The Constitution of Kenya and the Computer Misuse and Cybercrimes Act 2018 are among the laws that protect Kenyans from being indignified through emotional blackmail.
Article 28 of the Kenyan Constitution says: “Every person has inherent dignity and the right to have that dignity respected and protected.”
Article 31 of the Constitution, on the other hand, says: “Every person has the right to privacy, which includes the right not to have (a) their person, home or property searched; (b) their possessions seized; (c) information relating to their family or private affairs unnecessarily required or revealed; or (d) the privacy of their communications infringed.”
A breach of the highlighted rights could lead to heavy fines and lengthy jail terms.

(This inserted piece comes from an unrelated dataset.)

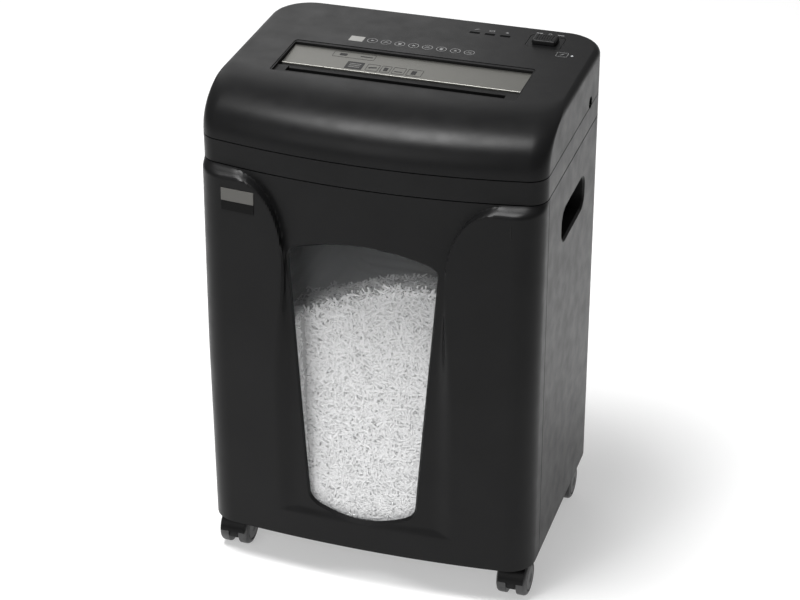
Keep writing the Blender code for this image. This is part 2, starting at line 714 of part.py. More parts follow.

Sharing of one’s nude pictures, which breaches his or her right to privacy and right to dignity, could see an offender getting fined up to Sh200,000 or two years in jail, or even both.
Section 37 of the Computer Misuse and Cybercrimes Act 2018 says the offences that attract the above punishment include transferring, publishing or disseminating the intimate or obscene image of another person.

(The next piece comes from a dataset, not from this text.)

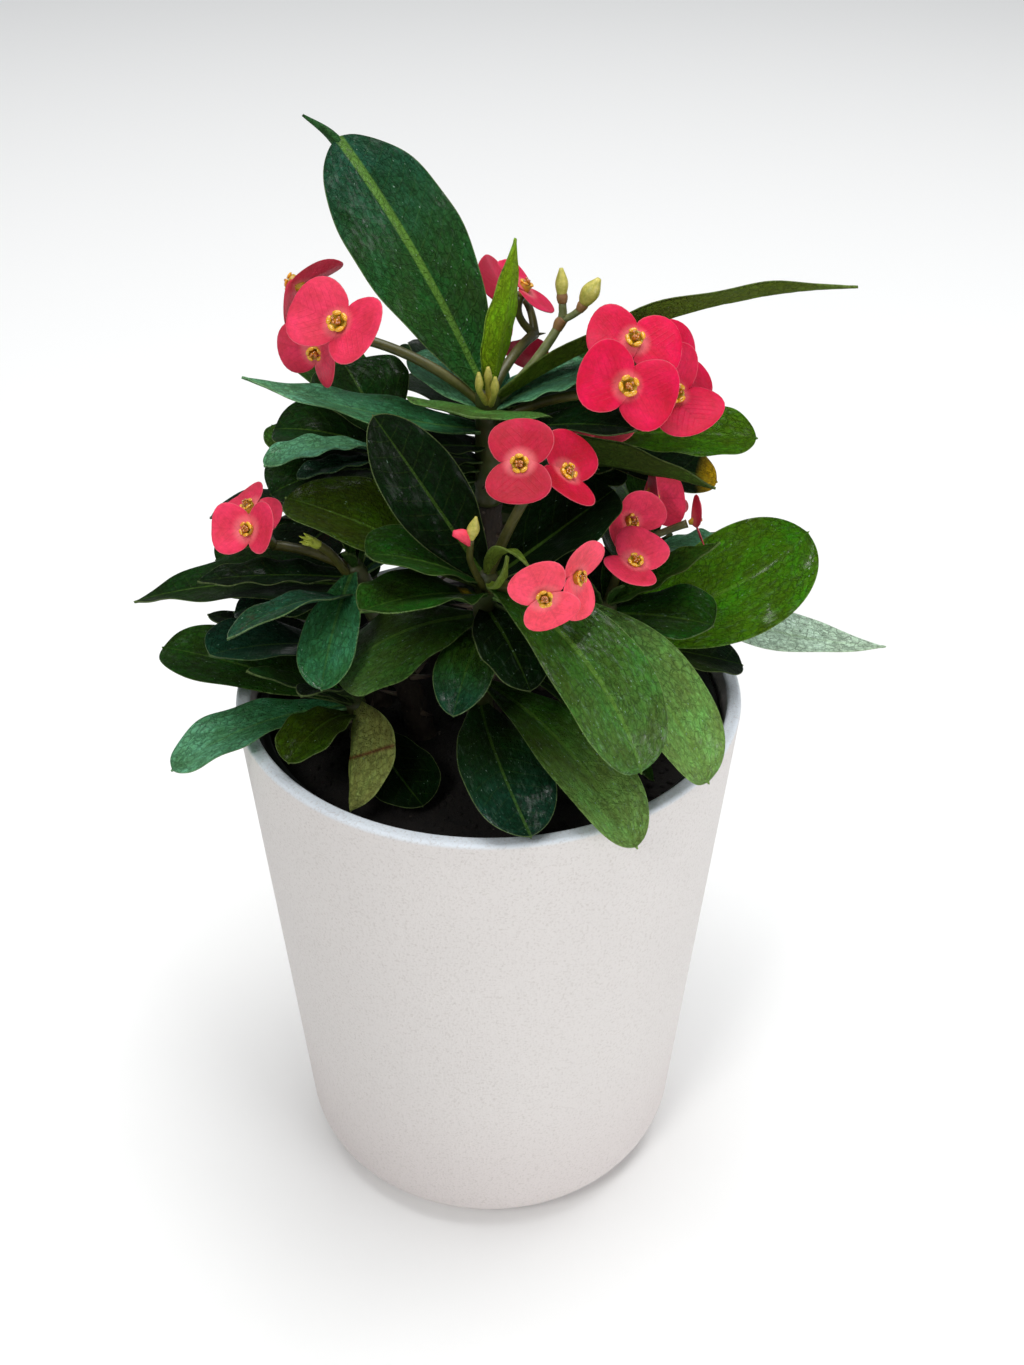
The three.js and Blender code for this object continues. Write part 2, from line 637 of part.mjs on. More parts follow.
const bloomsOf = (head) =>
  head.blooms.map(([x, y, z, azimuth, rise, spin, size, own = {}]) => {
    const facing = heading(azimuth, rise);
    const level = new THREE.Vector3(-facing.y, facing.x, 0).normalize();
    const up = facing.clone().cross(level);
    return { at: new THREE.Vector3(x, y, z), facing, level, up, spin, size, cup: CUPPED, skew: 0, ...own };
  });

// Where a bract's half width stands at share s of its length.
function bractShare(s) {
  if (s < 0.5) return BRACT.base + (1 - BRACT.base) * Math.sin(Math.PI * Math.max(s, 0));
  return Math.max(0, 1 - ((s - 0.5) / 0.5) ** 2.3) ** 0.5;
}

// One of a bloom's two bracts. Its outline runs round from one side of its base to the other.
function bractFrame(bloom, side) {
  const turn = (bloom.spin + 180 * side) * DEG;
  const out = bloom.level
    .clone()
    .multiplyScalar(Math.cos(turn))
    .addScaledVector(bloom.up, Math.sin(turn));
  const across = bloom.facing.clone().cross(out);
  const open = (bloom.cup + (side ? bloom.skew : -bloom.skew)) * DEG;
  const point = (s, v) => {
    const x = BRACT.length * bloom.size * s;
    const y = v * (BRACT.width / 2) * bloom.size * bractShare(s);
    const z = x * Math.sin(open) + BRACT.fold * Math.abs(y) + side * BRACT.lap;
    return bloom.at
      .clone()
      .addScaledVector(out, x * Math.cos(open))
      .addScaledVector(across, y)
      .addScaledVector(bloom.facing, z);
  };
  const normal = bloom.facing
    .clone()
    .multiplyScalar(Math.cos(open))
    .addScaledVector(out, -Math.sin(open));
  return { point, normal };
}

function bract(bloom, side) {
  const { point, normal } = bractFrame(bloom, side);
  const flank = [BRACT.start, 0.5, 0.85];
  const outline = [
    [BRACT.start, 0],
    ...flank.map((s) => [s, -1]),
    [1, 0],
    ...flank.toReversed().map((s) => [s, 1]),
  ];
  const corners = [];
  for (const [s, v] of outline) {
    for (const half of [BRACT.thickness / 2, -BRACT.thickness / 2]) {
      corners.push(point(s, v).addScaledVector(normal, half));
    }
  }
  const faces = [];
  const count = outline.length;
  for (let i = 1; i + 1 < count; i++) {
    faces.push(0, 2 * i, 2 * i + 2);
    faces.push(1, 2 * i + 3, 2 * i + 1);
  }
  for (let i = 0; i < count; i++) {
    const a = 2 * i;
    const b = (2 * i + 2) % (2 * count);
    faces.push(a, a + 1, b + 1, a, b + 1, b);
  }
  return body(corners, faces);
}

// Two bracts round the small cup that holds the true flowers.
function bloomBody(bloom) {
  const along = (distance) => bloom.at.clone().addScaledVector(bloom.facing, distance);
  const back = bloom.at.clone().addScaledVector(bloom.facing, -CUP.back);
  return spike(along(CUP.front), back, CUP.mouth, 6).add(bract(bloom, 0)).add(bract(bloom, 1));
}

// A head's stalk and its pedicels, which end just behind the cups.
function headRuns(head) {
  const blooms = bloomsOf(head);
  const middle = new THREE.Vector3();
  const facing = new THREE.Vector3();
  blooms.forEach((bloom) => {
    middle.addScaledVector(bloom.at, 1 / blooms.length);
    facing.add(bloom.facing);
  });
  facing.normalize();
  const fork = middle.addScaledVector(facing, -10).addScaledVector(UP, -3);
  const root = axisBelow(head.shoot, head.down);
  const top = axisBelow(head.shoot, 0).sub(axisBelow(head.shoot, 3)).normalize();
  const reach = fork.distanceTo(root);
  const bow = mix(root, fork, 0.45).addScaledVector(top, reach * 0.18);
  const steps = (count, at) => Array.from({ length: count + 1 }, (_, k) => at(k / count));
  const stalk = steps(4, (share) => curve(root, bow, fork, share));
  const pedicels = blooms.map((bloom) => {
    const behind = (distance) => bloom.at.clone().addScaledVector(bloom.facing, -distance);
    return steps(2, (share) => curve(fork, behind(8), behind(STALK.behind), share));
  });
  return { stalk, pedicels };
}

// ---------- thorns ----------

// Points spread over every leaf, bloom and stalk, which a thorn keeps clear of.
function standingPoints() {
  const points = [];
  for (const name of Object.keys(SHOOTS)) {
    for (const leaf of leavesOf(name)) {
      for (let i = 4; i <= 30; i++) {
        const rib = ribAt(leaf, i / 30);
        for (let j = -4; j <= 4; j++) points.push(leafPoint(leaf, rib, i / 30, j / 4));
      }
    }
  }
  for (const head of HEADS) {
    for (const bloom of bloomsOf(head)) {
      for (const side of [0, 1]) {
        const { point } = bractFrame(bloom, side);
        for (let i = 0; i <= 6; i++) {
          for (let j = -3; j <= 3; j++) points.push(point(i / 6, j / 3));
        }
      }
    }
    const { stalk, pedicels } = headRuns(head);
    for (const run of [stalk, ...pedicels]) {
      for (let i = 0; i + 1 < run.length; i++) {
        for (let k = 0; k < 4; k++) points.push(mix(run[i], run[i + 1], k / 4));
      }
    }
  }
  return points;
}
const STANDING = standingPoints();
const NAMES = Object.keys(SHOOTS);
const AXES = {};
for (const name of NAMES) AXES[name] = Array.from({ length: 21 }, (_, k) => axisAt(name, k / 20));

// The thorns of a stem, spiralling down it. Each is given by its foot on the axis, its tip and its number.
function thornPlaces(name) {
  const places = [];
  const height = shootLength(name);
  for (let k = 0; THORN.first + k * THORN.step < height - 6; k++) {
    const down = THORN.first + k * THORN.step;
    const seed = NAMES.indexOf(name) * 50 + k;
    const foot = axisBelow(name, down);
    const along = axisBelow(name, down - 1).sub(axisBelow(name, down + 1)).normalize();
    const out = heading(k * 137.5 + NAMES.indexOf(name) * 40, 0);
    out.addScaledVector(along, -out.dot(along)).normalize();
    const way = out
      .multiplyScalar(Math.cos(THORN.rise * DEG))
      .addScaledVector(along, Math.sin(THORN.rise * DEG));
    const reach = stemRadius(name, 1 - down / height);
    const length = THORN.shortest + (THORN.longest - THORN.shortest) * chance(seed);
    const tip = foot.clone().addScaledVector(way, reach + length);
    if (thornIsClear(name, mix(foot, tip, (reach + 2) / foot.distanceTo(tip)), tip)) {
      places.push({ down, foot, tip, wood: down > SHOOTS[name].crown + 2.5 });
    }
  }
  return places.filter(({ down }) => Math.abs(down - SHOOTS[name].crown) > 2.5);
}

function thornIsClear(name, low, tip) {
  if (tip.z < SOIL.top + 4 || Math.hypot(tip.x, tip.y) > 62) return false;
  for (let k = 0; k <= 6; k++) {
    const at = mix(low, tip, k / 6);
    if (STANDING.some((point) => point.distanceTo(at) < THORN.clear)) return false;
    for (const other of NAMES) {
      if (other !== name && AXES[other].some((point) => point.distanceTo(at) < 7)) return false;
    }
  }
  return true;
}

// A stem's three-sided thorns, either those on its wood or those on its crown.
function thorns(name, part) {
  return thornPlaces(name)
    .filter(({ wood }) => wood === (part === "wood"))
    .map(({ foot, tip, down }) => {
      const reach = stemRadius(name, 1 - down / shootLength(name));
      const start = mix(foot, tip, (reach - 1.2) / foot.distanceTo(tip));
      return spike(start, tip, THORN.radius, 3);
    });
}

// ---------- crowns ----------

// The green part of a shoot: its axis with the leaves, stalks, buds and thorns that grow from it.
function crown(name) {
  const run = axisRun(name, crownStart(name), 1, 2);
  const end = run.points[run.points.length - 1];
  const dome = end.clone().add(end.clone().sub(run.points[run.points.length - 2]).normalize());
  let made = tube([...run.points, dome], [...run.radii, run.radii[2] * 0.55], 6);
  for (const leaf of leavesOf(name)) made = made.add(leafBlade(leaf));
  for (const head of HEADS.filter(({ shoot }) => shoot === name)) {
    const { stalk, pedicels } = headRuns(head);
    const [first, ...others] = pedicels;
    const whole = [...stalk, ...first.slice(1)];
    const radii = whole.map((_, i) => Math.max(STALK.pedicel, STALK.radius - 0.05 * i));
    made = made.add(tube(whole, radii, 4));
    for (const path of others) made = made.add(tube(path, path.map(() => STALK.pedicel), 3));
  }
  for (const { path } of TWIGS.filter(({ shoot }) => shoot === name)) {
    const radii = path.map((point) => point[3]);
    made = made.add(tube(path.map(vector), radii, 4));
  }
  for (const thorn of thorns(name, "green")) made = made.add(thorn);
  return made;
}

// ---------- the object ----------

const plant = new THREE.Group();

function piece(name, made, look) {
  const [color, roughness] = COLOURS[look];
  const material = new THREE.MeshStandardMaterial({ color, roughness, metalness: 0 });
  const mesh = new THREE.Mesh(geometryOf(made), material);
  mesh.name = name;
  plant.add(mesh);
}

piece("cover_pot", coverPot(), "cover_pot");
piece("grow_pot", growPot(), "grow_pot");
piece("soil", soil(), "soil");
for (const name of NAMES) {
  piece("stem_" + name.toLowerCase(), stem(name), "stem");
  piece("crown_" + name.toLowerCase(), crown(name), "crown");
}
let count = 0;
for (const head of HEADS) {
  for (const bloom of bloomsOf(head)) {
    count += 1;
    piece("bloom_" + String(count).padStart(2, "0"), bloomBody(bloom), "bloom");
  }
}

export default plant;
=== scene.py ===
# %% [markdown]
# # A crown of thorns in a white pot
#
# This plant is a thorny, half-woody spurge. Its stems are dark and spiny, its spoon-shaped leaves sit in
# loose crowns at the tips, and what look like petals are pairs of bracts round a small waxy cup.
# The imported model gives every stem, leaf and bloom its place. This script grows the fine version of each
# one in the same place, from the same few rules, and gives every surface a finish made of nodes.

import math

import bpy
import numpy as np
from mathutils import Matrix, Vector


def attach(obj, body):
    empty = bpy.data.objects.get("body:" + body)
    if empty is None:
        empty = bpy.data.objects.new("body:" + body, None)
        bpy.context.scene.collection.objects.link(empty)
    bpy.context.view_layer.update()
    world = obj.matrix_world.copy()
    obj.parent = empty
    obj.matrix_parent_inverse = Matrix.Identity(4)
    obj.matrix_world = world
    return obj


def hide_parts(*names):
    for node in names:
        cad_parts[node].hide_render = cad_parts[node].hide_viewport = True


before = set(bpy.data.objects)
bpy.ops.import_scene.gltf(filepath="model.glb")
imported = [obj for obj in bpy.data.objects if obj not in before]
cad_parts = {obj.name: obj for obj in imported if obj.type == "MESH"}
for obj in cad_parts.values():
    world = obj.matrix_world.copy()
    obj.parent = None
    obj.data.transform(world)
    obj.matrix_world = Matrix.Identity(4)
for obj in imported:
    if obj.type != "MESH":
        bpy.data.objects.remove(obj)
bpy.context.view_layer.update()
MM = 0.001
print("nodes in the packed model:", len(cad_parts))

# %% [markdown]
# ## The camera
#
# A camera is only a place, a direction and a lens. It comes first, because every later choice of detail
# depends on what it sees: here it looks down on the plant from the front, at about 35 degrees.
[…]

An offender who uses one’s nude images to cyberbully him or her, risks spending up to ten years in jail, a fine of Sh20 million, or even both.

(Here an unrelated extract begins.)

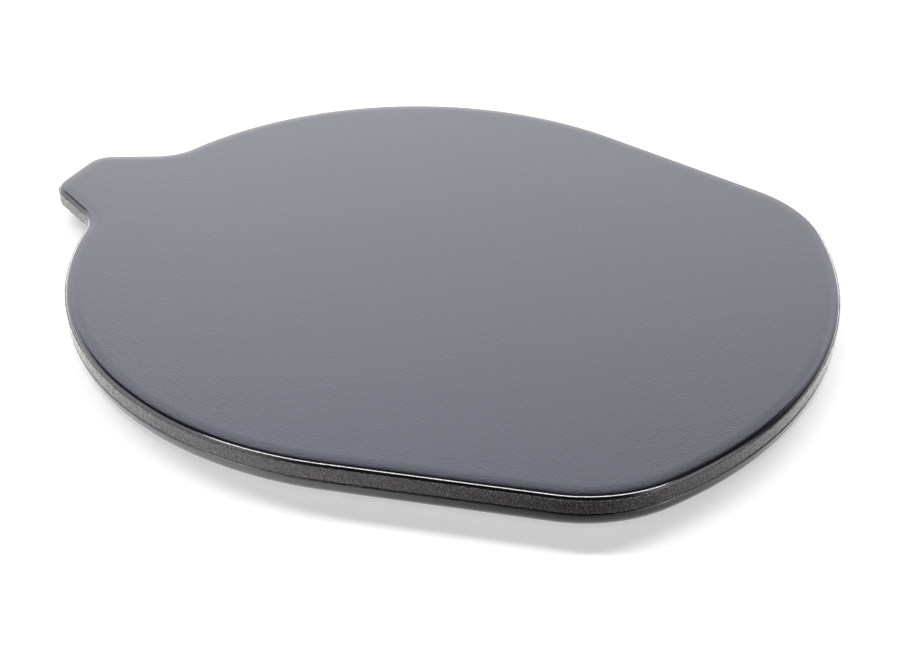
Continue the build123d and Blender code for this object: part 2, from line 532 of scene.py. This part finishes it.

Section 27 of the Computer Misuse and Cybercrimes Act 2018 defines such an offence as cyber-harassment.
“A person who willfully communicates, either directly or indirectly with another person, commits an offence if they know or ought to know that their conduct is likely to cause those persons apprehension or fear… detrimentally affects that person; or is an indecent or grossly offensive nature…” says Section 27 of the Computer Misuse and Cybercrimes Act 2018.
Should a suspect be arraigned for flouting the Computer Misuse and Cybercrimes Act, especially by sharing another person’s intimate pictures, the court might order forensic analysis of the said-images to establish their authenticity and meta data such as location, time, device used, among other important details.
Kenya is among the countries in the world that have the worst cases of online bullying, according to the International Telecommunication Union (ITU).
So dire is the situation that Bungoma Deputy Governor Janepher Mbatiany on March 8, 2023 asked for women leaders to be protected from online bullies.
“It is sad that cyberbullies never cease to attack women once they have risen to top positions in politics or other administrative positions,” she said during an International Women’s Day event at Cheptais in Mt. Elgon.
In June 2022, the Makadara Chief Magistrate ordered an arraigned suspect, Joseph Njuguna Mungai, to pay his ex-girlfriend Sh5 million or serve five years in jail for sharing on Telegram nude pictures of the ex-lover.
The court said Mungai had contravened the laws on cyberbullying and distribution of obscene images.
In a foreign jurisdiction, mobile gadgets maker Apple, in June 2021, paid millions of dollars to settle a lawsuit with a woman in the US, who had explicit personal photos and videos leaked from her iPhone after she sent it in for repair.
As per a report in The Telegraph, the workers put multiple photos of the 21-year-old “in various stages of undress” and the sex footage on her Facebook account in 2016.
The iPhone was reportedly being repaired at Pegatron's California facility when the two technicians uploaded sexually explicit photos and a video of the Oregon college student.
The images were reportedly posted so it looked as if she had shared them – and she only took them down after friends alerted her that they had been posted online.